Miuccia Prada costuma afirmar que “moda é instantânea e eterna ao mesmo tempo”. Frase que perfeitamente sintetiza o impacto da união entre a Versace e o Grupo Prada – a venda da grife criada por Gianni Versace foi concluída nesta terça-feira 2, selando um movimento aguardado há tempos e que redefine as forças do luxo italiano. O encontro entre duas das casas mais emblemáticas do país marca um novo capítulo para a indústria, reacende ambições de escala global e reposiciona a Itália no tabuleiro fashion dominado por franceses e norte-americanos.
O acordo, anunciado em abril, foi finalizado por 1,25 bilhão de euros (cerca de US$ 1,4 bilhão). A antiga controladora Capri Holdings usará o valor para reduzir dívidas e reorganizar seu futuro. É o ponto final de uma negociação que se arrastava há anos e que só ganhou velocidade quando a fusão entre Capri e Tapestry, avaliada em US$ 8,5 bilhões, naufragou. Com o impasse, a Prada retomou conversas anteriores à pandemia e acelerou o processo. “Era algo em desenvolvimento há muito tempo”, admitiu Lorenzo Bertelli, do Grupo Prada.
A negociação, no entanto, é maior do que uma simples compra e venda. Trata-se da criação de um novo polo de poder italiano. Num cenário global dominado pelo músculo francês da LVMH e pelo apetite corporativo americano, a união Prada–Versace reposiciona a Itália no mapa do luxo. Paradoxalmente, embora o país concentre entre 50% e 55% da produção global de bens pessoais de luxo, faltava-lhe um conglomerado de escala comparável aos gigantes internacionais. A Prada, avaliada em cerca de US$ 15 bilhões, cresce agora em estatura e ambição — ainda distante dos US$ 316 bilhões da LVMH, mas com um arsenal industrial capaz de ganhar impulso e velocidade inéditos.
Águas turbulentas
A Versace chega ao grupo depois de um período turbulento. O prejuízo operacional de US$ 54 milhões no primeiro trimestre, somado ao desafio de se reposicionar em meio à maré do quiet luxury, reduziu seu valor de mercado — a Capri pagara US$ 2 bilhões pela marca em 2018, mais do que recebeu agora. Ainda assim, seu capital simbólico segue monumental. “A Versace inventou o glamour moderno, inventou as supermodelos, trouxe a moda para a cultura popular”, declarou Andrea Guerra, CEO da Prada, ao FashionNetwork. Ele a define como “uma marca extraordinária” que completa o portfólio do grupo sem perder sua singularidade mediterrânea.

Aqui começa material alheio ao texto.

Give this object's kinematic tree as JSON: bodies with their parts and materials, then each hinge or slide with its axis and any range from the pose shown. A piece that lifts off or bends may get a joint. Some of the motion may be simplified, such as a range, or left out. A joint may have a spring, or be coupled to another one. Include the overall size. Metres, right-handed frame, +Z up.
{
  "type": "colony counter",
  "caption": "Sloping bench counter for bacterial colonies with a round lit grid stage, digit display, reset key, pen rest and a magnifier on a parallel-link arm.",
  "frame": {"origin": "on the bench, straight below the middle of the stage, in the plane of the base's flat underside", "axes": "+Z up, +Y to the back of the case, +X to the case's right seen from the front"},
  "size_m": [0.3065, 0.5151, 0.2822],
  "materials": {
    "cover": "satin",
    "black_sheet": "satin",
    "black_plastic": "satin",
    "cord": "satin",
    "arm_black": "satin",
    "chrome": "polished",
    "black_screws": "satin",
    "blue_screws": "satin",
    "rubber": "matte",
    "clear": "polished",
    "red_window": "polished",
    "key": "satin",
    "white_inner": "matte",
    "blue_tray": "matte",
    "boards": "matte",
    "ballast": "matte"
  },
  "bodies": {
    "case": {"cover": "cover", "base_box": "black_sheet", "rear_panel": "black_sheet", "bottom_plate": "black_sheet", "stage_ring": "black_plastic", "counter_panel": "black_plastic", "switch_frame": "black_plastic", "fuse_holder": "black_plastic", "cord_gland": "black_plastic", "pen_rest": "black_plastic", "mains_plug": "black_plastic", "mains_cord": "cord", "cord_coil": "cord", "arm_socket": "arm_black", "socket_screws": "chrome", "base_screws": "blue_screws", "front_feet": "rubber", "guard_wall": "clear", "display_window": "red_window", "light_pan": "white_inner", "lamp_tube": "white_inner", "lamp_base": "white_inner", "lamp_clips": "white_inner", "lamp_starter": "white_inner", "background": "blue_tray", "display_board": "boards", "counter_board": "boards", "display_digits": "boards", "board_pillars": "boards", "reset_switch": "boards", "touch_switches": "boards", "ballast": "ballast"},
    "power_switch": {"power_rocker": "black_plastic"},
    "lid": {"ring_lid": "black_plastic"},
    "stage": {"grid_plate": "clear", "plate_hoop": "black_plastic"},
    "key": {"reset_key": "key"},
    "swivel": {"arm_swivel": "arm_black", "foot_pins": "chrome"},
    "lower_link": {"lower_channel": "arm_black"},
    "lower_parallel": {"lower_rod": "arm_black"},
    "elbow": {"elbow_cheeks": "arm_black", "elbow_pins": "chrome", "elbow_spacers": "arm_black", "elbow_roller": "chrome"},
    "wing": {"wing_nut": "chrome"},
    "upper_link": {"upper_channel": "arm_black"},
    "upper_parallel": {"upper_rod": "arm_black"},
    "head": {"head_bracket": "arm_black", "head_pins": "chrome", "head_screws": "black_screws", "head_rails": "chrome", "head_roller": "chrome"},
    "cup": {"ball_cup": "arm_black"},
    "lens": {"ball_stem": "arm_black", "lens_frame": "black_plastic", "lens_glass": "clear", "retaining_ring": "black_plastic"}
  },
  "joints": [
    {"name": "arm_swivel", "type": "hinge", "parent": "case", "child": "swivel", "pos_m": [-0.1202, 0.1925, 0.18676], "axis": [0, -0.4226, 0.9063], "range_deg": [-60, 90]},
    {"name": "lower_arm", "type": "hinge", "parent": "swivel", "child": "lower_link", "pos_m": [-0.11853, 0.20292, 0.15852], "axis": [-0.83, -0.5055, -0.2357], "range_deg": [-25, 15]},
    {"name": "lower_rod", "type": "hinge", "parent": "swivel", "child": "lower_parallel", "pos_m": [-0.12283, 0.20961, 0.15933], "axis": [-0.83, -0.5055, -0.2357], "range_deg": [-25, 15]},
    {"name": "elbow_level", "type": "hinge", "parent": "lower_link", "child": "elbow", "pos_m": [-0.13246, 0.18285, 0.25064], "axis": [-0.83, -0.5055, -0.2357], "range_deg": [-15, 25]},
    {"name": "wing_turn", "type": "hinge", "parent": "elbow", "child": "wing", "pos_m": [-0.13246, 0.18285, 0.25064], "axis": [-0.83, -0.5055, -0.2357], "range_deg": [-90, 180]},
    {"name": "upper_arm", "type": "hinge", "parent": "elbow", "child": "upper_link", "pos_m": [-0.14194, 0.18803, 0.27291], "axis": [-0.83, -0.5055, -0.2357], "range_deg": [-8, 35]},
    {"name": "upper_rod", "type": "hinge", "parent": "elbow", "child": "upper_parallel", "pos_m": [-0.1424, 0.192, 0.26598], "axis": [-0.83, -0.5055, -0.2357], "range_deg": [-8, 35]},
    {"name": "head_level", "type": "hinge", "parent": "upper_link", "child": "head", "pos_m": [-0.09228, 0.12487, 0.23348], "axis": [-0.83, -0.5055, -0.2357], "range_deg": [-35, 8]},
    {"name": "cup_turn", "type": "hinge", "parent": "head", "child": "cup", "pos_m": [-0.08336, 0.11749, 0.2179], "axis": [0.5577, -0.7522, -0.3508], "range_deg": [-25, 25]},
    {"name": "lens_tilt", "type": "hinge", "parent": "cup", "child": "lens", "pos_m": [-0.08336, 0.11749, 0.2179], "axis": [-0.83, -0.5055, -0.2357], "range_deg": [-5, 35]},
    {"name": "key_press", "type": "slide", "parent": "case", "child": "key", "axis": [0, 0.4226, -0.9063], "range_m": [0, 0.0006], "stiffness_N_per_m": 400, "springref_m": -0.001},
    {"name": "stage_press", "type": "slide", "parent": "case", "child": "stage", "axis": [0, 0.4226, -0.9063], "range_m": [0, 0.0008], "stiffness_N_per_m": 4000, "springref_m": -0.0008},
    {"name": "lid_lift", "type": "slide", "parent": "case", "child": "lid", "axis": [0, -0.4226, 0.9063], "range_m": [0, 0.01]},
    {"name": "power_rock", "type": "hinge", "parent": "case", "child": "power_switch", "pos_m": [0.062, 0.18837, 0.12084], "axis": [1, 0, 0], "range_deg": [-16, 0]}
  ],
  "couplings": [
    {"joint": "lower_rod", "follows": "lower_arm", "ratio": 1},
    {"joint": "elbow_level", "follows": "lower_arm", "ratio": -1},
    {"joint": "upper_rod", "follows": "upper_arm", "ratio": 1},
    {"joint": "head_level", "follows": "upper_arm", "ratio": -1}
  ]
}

O futuro próximo, no entanto, parece já estar desenhado: a Prada havia anunciado, em abril, um aporte adicional de 250 milhões de euros para inaugurar a nova era da Versace. Somado ao plano industrial iniciado em 2019 — que inclui mais de 300 milhões de euros investidos em fábricas e quatro novos projetos de produção — o grupo se aproxima da meta de 8 bilhões de euros em faturamento. Ou seja, o prazo para atingir esse volume deve encurtar.
Italians do it better?
Já em termos de criação, será um capítulo à parte. Donatella Versace deixou a direção artística em março, após quase 30 anos imprimindo a sensualidade maximalista que eternizou a casa fundada pelo irmão em 1978. No comando está Dario Vitale, vindo da Miu Miu — e a sintonia com o novo núcleo de poder deverá definir o alinhamento estético da marca. Quando o processo de integração estiver concluído, Lorenzo Bertelli assumirá a presidência executiva da Versace, tarefa que exigirá preservar a centelha que a tornou icônica sem ignorar os novos ventos da indústria fashion.

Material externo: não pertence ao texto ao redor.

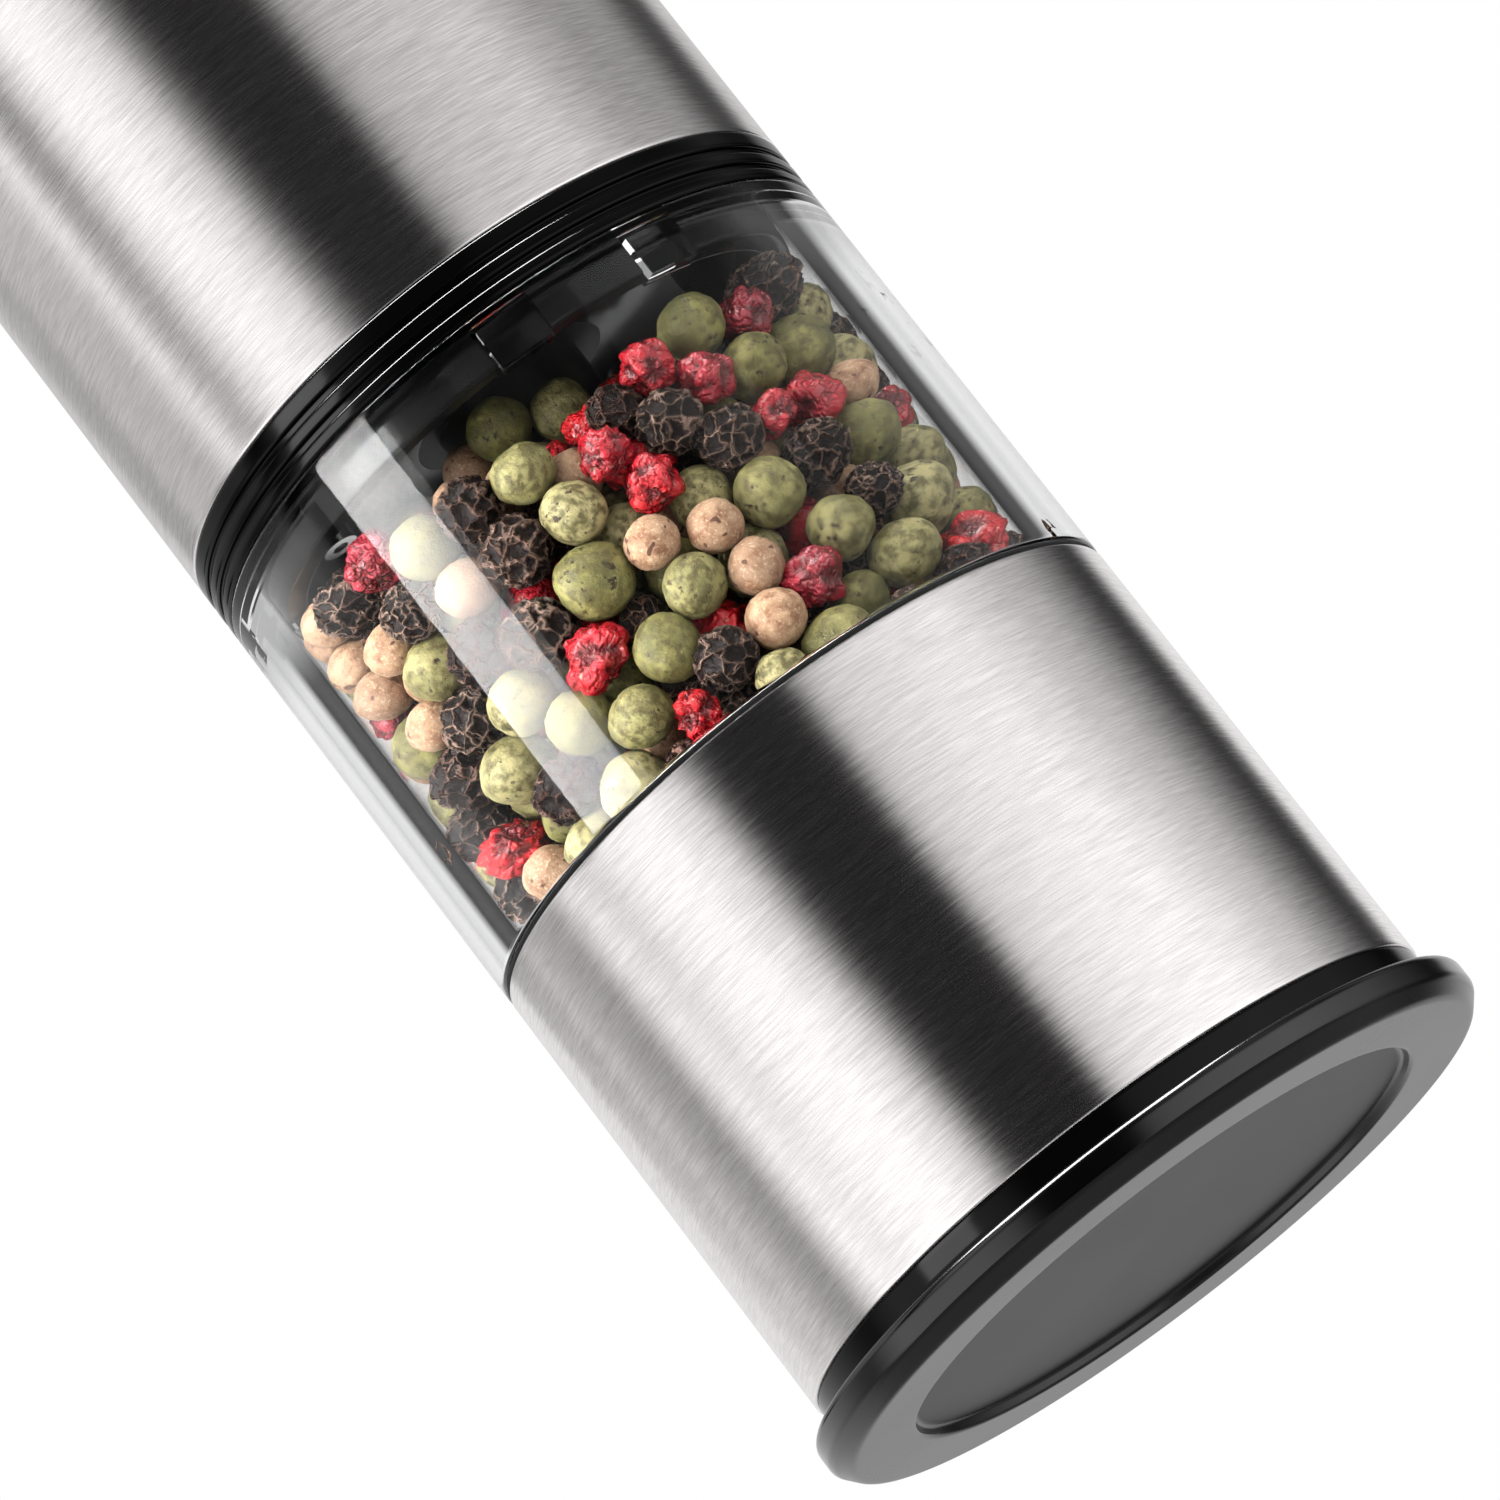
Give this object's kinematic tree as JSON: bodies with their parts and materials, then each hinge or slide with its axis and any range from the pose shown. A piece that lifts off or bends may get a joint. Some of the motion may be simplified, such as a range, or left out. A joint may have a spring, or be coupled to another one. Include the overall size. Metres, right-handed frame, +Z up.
{
  "type": "electric spice grinder",
  "caption": "Battery spice grinder: clear jar with ceramic burrs below, planetary gear motor and cells in a lift-off steel tube, push button on top, pull-off base cap.",
  "frame": {"origin": "centre of the face the grinder stands on, under the base cap", "axes": "+Z up along the grinder's axis from the base cap to the push button; +X towards the first of the three screws in the base ring"},
  "size_m": [0.0556, 0.0556, 0.2187],
  "materials": {
    "steel_tube": "satin",
    "black_gloss": "gloss",
    "black_plastic": "satin",
    "grey_cap": "satin",
    "clear_jar": "gloss",
    "rubber_seal": "matte",
    "ceramic_burr": "matte",
    "bright_steel": "polished",
    "spring_steel": "polished",
    "nylon_gear": "satin",
    "brass_part": "satin",
    "iron_core": "satin",
    "magnet": "matte",
    "cell_jacket": "satin",
    "board_green": "satin",
    "motor_steel": "satin"
  },
  "bodies": {
    "root": {"base_ring": "black_gloss", "base_screws": "bright_steel", "lower_sleeve": "steel_tube", "sleeve_seal": "rubber_seal", "pepper_jar": "clear_jar", "grinder_housing": "black_plastic", "burr_ring": "ceramic_burr", "shaft_guide": "black_plastic"},
    "cap": {"base_cap": "grey_cap"},
    "shaft": {"drive_shaft": "bright_steel", "shaft_clip": "spring_steel", "burr_spring": "spring_steel"},
    "cone": {"burr_cone": "ceramic_burr"},
    "knob": {"grind_knob": "black_plastic"},
    "head": {"lock_ring": "black_gloss", "neck_seal": "rubber_seal", "output_bush": "brass_part", "gearbox_screws": "bright_steel", "frame_screws": "bright_steel", "motor_frame": "black_plastic", "gearbox_case": "nylon_gear", "gearbox_cover": "nylon_gear", "motor_can": "motor_steel", "motor_magnets": "magnet", "motor_end_cap": "black_plastic", "motor_screws": "bright_steel", "battery_holder": "black_plastic", "battery_cells": "cell_jacket", "lower_contacts": "spring_steel", "upper_contacts": "spring_steel", "contact_springs": "spring_steel", "holder_screws": "bright_steel", "lead_strips": "brass_part", "circuit_board": "board_green", "switch_body": "black_plastic"},
    "output": {"output_carrier": "nylon_gear"},
    "low_planet_1": {"low_planet_1": "nylon_gear"},
    "low_planet_2": {"low_planet_2": "nylon_gear"},
    "low_planet_3": {"low_planet_3": "nylon_gear"},
    "sun": {"sun_carrier": "nylon_gear"},
    "high_planet_1": {"high_planet_1": "nylon_gear"},
    "high_planet_2": {"high_planet_2": "nylon_gear"},
    "high_planet_3": {"high_planet_3": "nylon_gear"},
    "motor": {"motor_pinion": "brass_part", "motor_armature": "iron_core"},
    "shell": {"upper_shell": "steel_tube", "top_cap": "black_gloss", "button_retainer": "black_plastic", "retainer_screws": "bright_steel", "button_spring": "spring_steel"},
    "button": {"push_button": "black_gloss"},
    "plunger": {"switch_plunger": "bright_steel"}
  },
  "joints": [
    {"name": "motor_spin", "type": "hinge", "parent": "head", "child": "motor", "pos_m": [0, 0, 0], "axis": [0, 0, 1], "continuous": true},
    {"name": "head_lift", "type": "slide", "parent": "root", "child": "head", "axis": [0, 0, 1], "range_m": [0, 0.03]},
    {"name": "shell_lift", "type": "slide", "parent": "head", "child": "shell", "axis": [0, 0, 1], "range_m": [0, 0.14]},
    {"name": "button_press", "type": "slide", "parent": "shell", "child": "button", "axis": [0, 0, -1], "range_m": [0, 0.0015], "stiffness_N_per_m": 600, "springref_m": -0.003, "deforming": ["button_spring"]},
    {"name": "plunger_press", "type": "slide", "parent": "head", "child": "plunger", "axis": [0, 0, -1], "range_m": [0, 0.0015]},
    {"name": "cap_pull", "type": "slide", "parent": "root", "child": "cap", "axis": [0, 0, -1], "range_m": [0, 0.03]},
    {"name": "shaft_spin", "type": "hinge", "parent": "root", "child": "shaft", "pos_m": [0, 0, 0], "axis": [0, 0, 1], "continuous": true},
    {"name": "burr_gap", "type": "slide", "parent": "shaft", "child": "cone", "axis": [0, 0, 1], "range_m": [-0.0008, 0.0008], "deforming": ["burr_spring"]},
    {"name": "knob_turn", "type": "hinge", "parent": "cone", "child": "knob", "pos_m": [0, 0, 0], "axis": [0, 0, 1], "range_deg": [-360, 360]},
    {"name": "output_spin", "type": "hinge", "parent": "head", "child": "output", "pos_m": [0, 0, 0], "axis": [0, 0, 1], "continuous": true},
    {"name": "sun_spin", "type": "hinge", "parent": "head", "child": "sun", "pos_m": [0, 0, 0], "axis": [0, 0, 1], "continuous": true},
    {"name": "low_planet_1_spin", "type": "hinge", "parent": "output", "child": "low_planet_1", "pos_m": [0.009, 0, 0], "axis": [0, 0, 1], "continuous": true},
    {"name": "high_planet_1_spin", "type": "hinge", "parent": "sun", "child": "high_planet_1", "pos_m": [0.009, 0, 0], "axis": [0, 0, 1], "continuous": true},
    {"name": "low_planet_2_spin", "type": "hinge", "parent": "output", "child": "low_planet_2", "pos_m": [-0.0045, 0.00779, 0], "axis": [0, 0, 1], "continuous": true},
    {"name": "high_planet_2_spin", "type": "hinge", "parent": "sun", "child": "high_planet_2", "pos_m": [-0.0045, 0.00779, 0], "axis": [0, 0, 1], "continuous": true},
    {"name": "low_planet_3_spin", "type": "hinge", "parent": "output", "child": "low_planet_3", "pos_m": [-0.0045, -0.00779, 0], "axis": [0, 0, 1], "continuous": true},
    {"name": "high_planet_3_spin", "type": "hinge", "parent": "sun", "child": "high_planet_3", "pos_m": [-0.0045, -0.00779, 0], "axis": [0, 0, 1], "continuous": true}
  ],
  "couplings": [
    {"joint": "shaft_spin", "follows": "motor_spin", "ratio": 0.04},
    {"joint": "output_spin", "follows": "motor_spin", "ratio": 0.04},
    {"joint": "sun_spin", "follows": "motor_spin", "ratio": 0.2},
    {"joint": "knob_turn", "follows": "burr_gap", "rad_per_m": 7854},
    {"joint": "plunger_press", "follows": "button_press", "ratio": 1},
    {"joint": "low_planet_1_spin", "follows": "motor_spin", "ratio": -0.10667},
    {"joint": "high_planet_1_spin", "follows": "motor_spin", "ratio": -0.53333},
    {"joint": "low_planet_2_spin", "follows": "motor_spin", "ratio": -0.10667},
    {"joint": "high_planet_2_spin", "follows": "motor_spin", "ratio": -0.53333},
    {"joint": "low_planet_3_spin", "follows": "motor_spin", "ratio": -0.10667},
    {"joint": "high_planet_3_spin", "follows": "motor_spin", "ratio": -0.53333}
  ]
}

Em um país onde moda é tratada como patrimônio, gesto político e arte aplicada ao cotidiano, o encontro entre Prada e Versace soa mais como reencontro: dois capítulos de uma mesma narrativa, agora unidos pela vontade de futuro. É o tipo de união que vai além de marcas, fortalece uma nação inteira de história criativa. Gianni Versace dizia: “a moda vai além das roupas; é uma forma de vida” Assim, fica agora a pergunta: o que pode o mundo do luxo quando a Itália decide caminhar unida? É esperar para ver.